04-05-2006
Christian Hess (“Retomar la agenda digital”, La Nación, 2 de abril, 2006) refiriéndose a un proyecto anunciando por la diputada Laura Chinchilla relativo a regulaciones (¿o desregulaciones?) del comercio electrónico en nuestro país dice que espera que el mismo “incorpore regulaciones referentes a la publicidad comercial electrónica no solicitada.” Esta expectativa refleja que se ha caído en la trampa de pensar que el problema de spam se resuelve declarando el spam ilegal.
Para comprender el problema de spam es necesario comprender por qué existe: imprimir un millón de volantes con un mensaje publicitario y distribuírlos para que un 0,1% de sus receptores reaccione y un 1% de esos termine por comprar el producto ofrecido — es decir, concretar 10 ventas — es caro pues el papel, la impresión y la distribución son caros. Pero si se pueden eliminar todos estos costos, la publicidad se torna casi gratuita y por tanto sumamente atractiva.
En esas circunstancias el correo electrónico es como un regalo de los dioses. El costo de impresión se elimina y los costos de distrubución se pueden bajar a niveles casi despreciables — del orden de un centavo de dólar por cada mil mensajes o menos. El problema se reduce por tanto a conseguir un millón de personas — o más concretamente, un millón de direcciones electrónicas — a quienes dirigir el mensaje. Pero no cualquier millón, sino un millón de direcciones electrónicas confirmadas, activas y que correspondan a residentes en Costa Rica.
Así las cosas una base de datos con tal información se torna en un producto “mercadeable,” en el sentido que existe un mercado que está dispuesto a pagar altos precios por el mismo. Conseguir esta información es simple: el banco la solicita, el supermercado la solicita, la tienda de ropa la solicita, el concurso de radio la solicita, la promoción del restaurante la solicita y en el futuro hasta la pulpería de la esquina la va a solicitar.
Declarar el acto de enviar información comercial no solicitada ilegal no resolverá nada, en mayor medida por el aspecto territorial: puedo enviar los mensajes desde fuera de Costa Rica y asegurarme que sea difícil trazar su origen al interior del país. Quienes envían la información la seguirán enviando y quienes la sufren la seguiremos recibiendo. Para convencerse de esto basta con ver la legislación vigente más allá de nuestras fronteras y el efecto nulo que ha tenido sobre el problema. Sí, tal vez existan un par de casos donde efectivamente se ha multado a quien envió la información, pero el daño quedó hecho, pues se perdieron recursos, siendo el más valioso de todos el tiempo.

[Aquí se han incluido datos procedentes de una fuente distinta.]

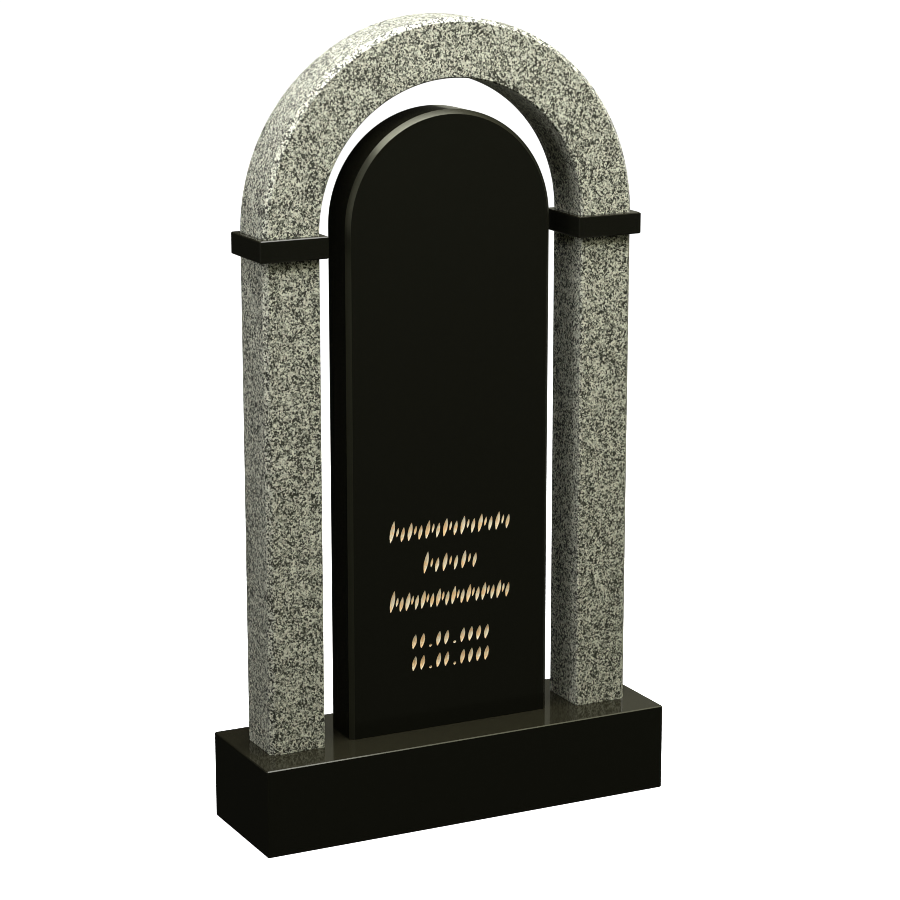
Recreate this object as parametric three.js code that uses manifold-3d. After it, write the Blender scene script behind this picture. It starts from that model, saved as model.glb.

Lo que es necesario declarar ilegal es el acto de revelar información privada a terceros. Cuando una persona voluntariamente brinda su dirección electrónica a una entidad, sea un ministerio del gobierno o una tienda, lo hace porque desea recibir un servicio particular a través de ese medio, pero no porque desea ver tales datos repartidos a los cuatro vientos.
Es necesario que los ciudadanos podamos exigir, con respaldo en la ley, que se remuevan nuestros datos de bases de datos, sean estas comerciales o gubernamentales, y que en los casos donde voluntariamente los brindamos para fines específicos, por un lado podamos reclamar si se hace un uso indebido de ellos y por otro que tengamos la certeza que el almacenamiento no será per secula seculorum sino que serán automáticamente removidos luego de un tiempo prudencial.
Hay al menos cuatro proyectos de ley en la corriente legislativa que buscan este tipo de reformas. Lamentablemente parece que los redactores de dichos proyectos no se hablaron unos a otros a la hora de redactar estos proyectos — hecho raro por si mismo, pues se encuentran firmas repetidas en uno y otro proyecto. Basta conocer las legislaturas vigentes en esta materia en otros lugares del mundo — Europa en particular — para darse cuenta que estos proyectos son producto de un proceso de corte y pegue, lo cual en lugar de simplificar la legislación propuesta lo que ha logrado es dejarla en un estado incongruente, incompleto y quién quita un quite, quizás hasta dañino.